The set is an interesting mix of science fact and science fiction and looking back on the future it makes the most interesting of viewing. Who knows perhaps by the time I am rescued from my desert island there will be cities as described in that set, graceful, fluid arches (which have nothing to do with fast food chains).
It always makes me smile that a set about the future was actually printed in black and white, presumably because some of the scenes which are depicted on the cards are actually taken from films of the day.
Reading the other desert island cards people seem to take some set of educational value with them but this is not for me. This old dog will not be learning any new tricks, the sun is going to shine and I am going to get the sort of sun tan too many years of office work have deprived me off. I am going to take the opportunity to improve my skin tone rather than my mind.
Years of office work has seen me just about fit enough to hit the remote control button without undue fatigue hitting but I would not want to flick through an entire weeks TV schedule in one sitting :-)
So perhaps I should improve my muscle tone as well whilst I am out there. The sun is going to shine everyday on my island, not too hot not too cold it is going to be just right for exercise one way or another.
My first thought was a boxing set as I am something of a fight fan (as seen on TV rather than streets) but I was not so sure my shadow would want to box and if I did happen upon Man Friday a couple of brisk jabs to the face might not be the best way to introduce myself to my new found companion.

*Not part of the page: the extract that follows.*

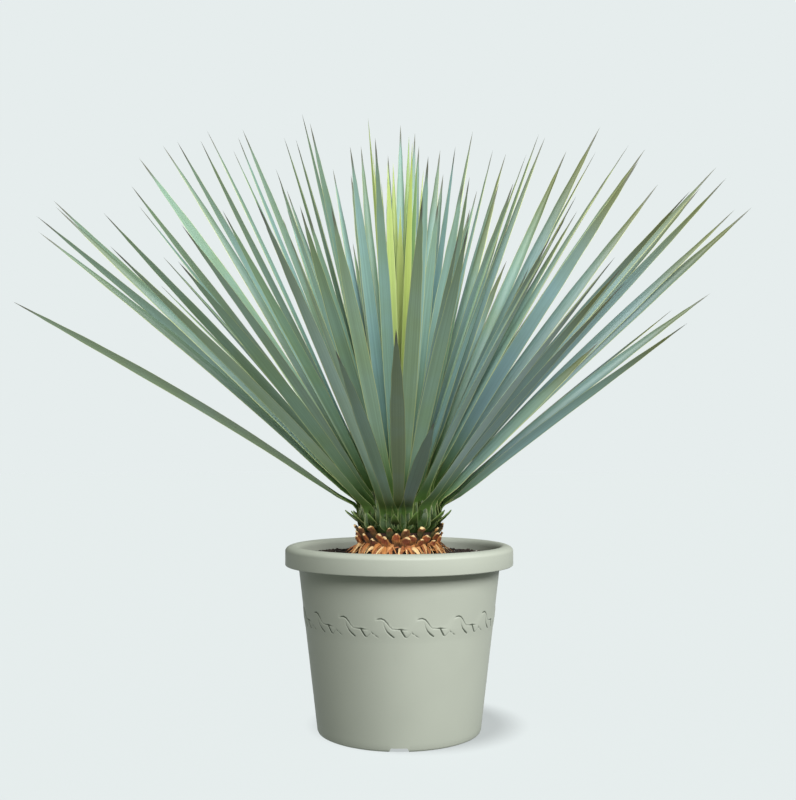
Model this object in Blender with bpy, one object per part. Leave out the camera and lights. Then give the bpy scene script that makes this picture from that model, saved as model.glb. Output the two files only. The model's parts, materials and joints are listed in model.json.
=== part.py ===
"""Potted yucca: a plastic pot with a moulded leaf band, soil, a stub-covered stem and stiff blades.

Run it with  blender --background --python part.py  or from Blender's text editor.
Metres, +Z up. The origin is on the pot's axis, at the level of the surface that the pot stands on.
"""

import math
import random
from collections import namedtuple

import bmesh
import bpy
from mathutils import Matrix, Vector

# Pot wall, a straight taper
WALL_THICKNESS = 0.0035
WALL_FOOT_RADIUS = 0.1077
WALL_TAPER = 0.1147
FOOT_RADIUS = 0.105
FOOT_RING_WIDTH = 0.005
FOOT_DRAFT = 0.0015
FLOOR_UNDERSIDE = 0.006
FLOOR_TOP = 0.0095
EDGE_ROUND = 0.001

# Pot rim, rolled over and open underneath
POT_HEIGHT = 0.244
RIM_RADIUS = 0.150
RIM_CREST_RADIUS = 0.139
RIM_EDGE = 0.218
RIM_SHOULDER = 0.237
RIM_HOLLOW_TOP = 0.231
INNER_LIP = 0.236

# Openings in the foot ring and the floor
NOTCHES = 4
NOTCH_WIDTH = 0.027
NOTCH_TOP_WIDTH = 0.020
NOTCH_HEIGHT = 0.005
NOTCH_REACH = (-0.116, -0.092)
CUT_PAST = 0.002
DRAIN_HOLES = 6
DRAIN_RADIUS = 0.006
DRAIN_CIRCLE = 0.070

# Raised band of running leaves
BAND_UNITS = 16
BAND_START = math.radians(-100.5)
BAND_FOOT = 0.134
BAND_TOP = 0.170
BAND_LIFT = 0.0016
BAND_ROWS = 5
COLUMNS = 48
BAND_COLUMNS = 144

# Soil, with the height of its lumps and their waves in radians a metre; it lies level under the stubs
SOIL_TOP = 0.2280
SOIL_LUMP = 0.0018
SOIL_CROSS_WAVE = (91, 77)
SOIL_SLANT_WAVE = (211, -160)
SOIL_LEVEL = (0.060, 0.085)
GAP = 0.0004

# Stem and its stubs
STEM_FOOT = 0.150
STEM_TOP = 0.262
STEM_RADIUS = 0.050
STEM_CHAMFER = 0.004
STEM_COLUMNS = 24
STUB_SEED = 11
StubRow = namedtuple("StubRow", "count height lift length width curl")
STUB_ROWS = (
    StubRow(18, 0.2420, -20, 0.0175, 0.0150, 0.0045),
    StubRow(15, 0.2430, 62, 0.0150, 0.0145, 0.0),
    StubRow(15, 0.2500, 60, 0.0155, 0.0145, 0.0),
    StubRow(15, 0.2570, 56, 0.0160, 0.0135, 0.0),
)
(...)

So for a moment I was stumped until I discovered that truly wonderful set Wills, Physical Culture. In the sort of condition Franklyn supplied them to me they truly are beautiful, I have seen other sets at higher prices not half as good. Certainly some of the exercises look rather advanced but I have got time.
Who knows once I have been rescued I could join that gym and not feel quite so bad about displaying my body which at present has all the physical characteristics of a stick of chalk, coming back something more like Rambo (well I could not look less like Rambo whatever happened).
Now I have mentioned the idea of being rescued. I am not sure how long I would wish to stay but if I was anything like true to form I would waive the first rescue boat on. I am only judging this by the fact if I am driving along the interstate and the fuel gauge is telling me only fumes are in the tank I will worry everyone to death for 40 miles and just as a gas station hoves into view I always think I can make it too the next one.
So given the fact I doubt a rescue boat is going to arrive just at the moment I want it too I better prepare for my own escape. For this purpose in mind, Churchmans, The Story of Navigation is the set for me. Although I am unlikely to be constructing something as sophisticated as the Queen Mary (the final card) there is certainly every possibility I could float on a fallen log, as illustrated in the first card. The 48 cards in-between have got plenty of variation so as my skills improve so could my ocean going craft.
It would give me something to occupy my mind when I had enough of doing those breathing exercises and lying in the sun. Which is likely to mean I would never get too far beyond the floating about on a log stage.
I could have chosen other shipping sets (this was actually the original reason I ended up reading this site) in an effort to identify the ship on the horizon. Identification would not actually help me much though and so these have all been left in the sea chest.
Now my final set. Goodness it is more difficult than you think, there are so many I have not seen yet, how can I really choose when there are so many sets just in the shadows, wonderful sets I can only imagine existing. Anyway I have made up my mind. Again it is a Churchmans set, Curious Dwellings. I feel slightly light on the choice because it is only 25 cards in length but I have a feeling after a few weeks on my desert island there could be at least one more curious dwelling added to the set.
So there you have it, my five card sets are secured and I am ready to strike out for my desert island, hopefully I will have full Internet access there, as I would hate to miss out on any of the updates of Franklyn Cards. I mean with all those new sets beamed onto my screen every month perhaps living on an island would not be so bad.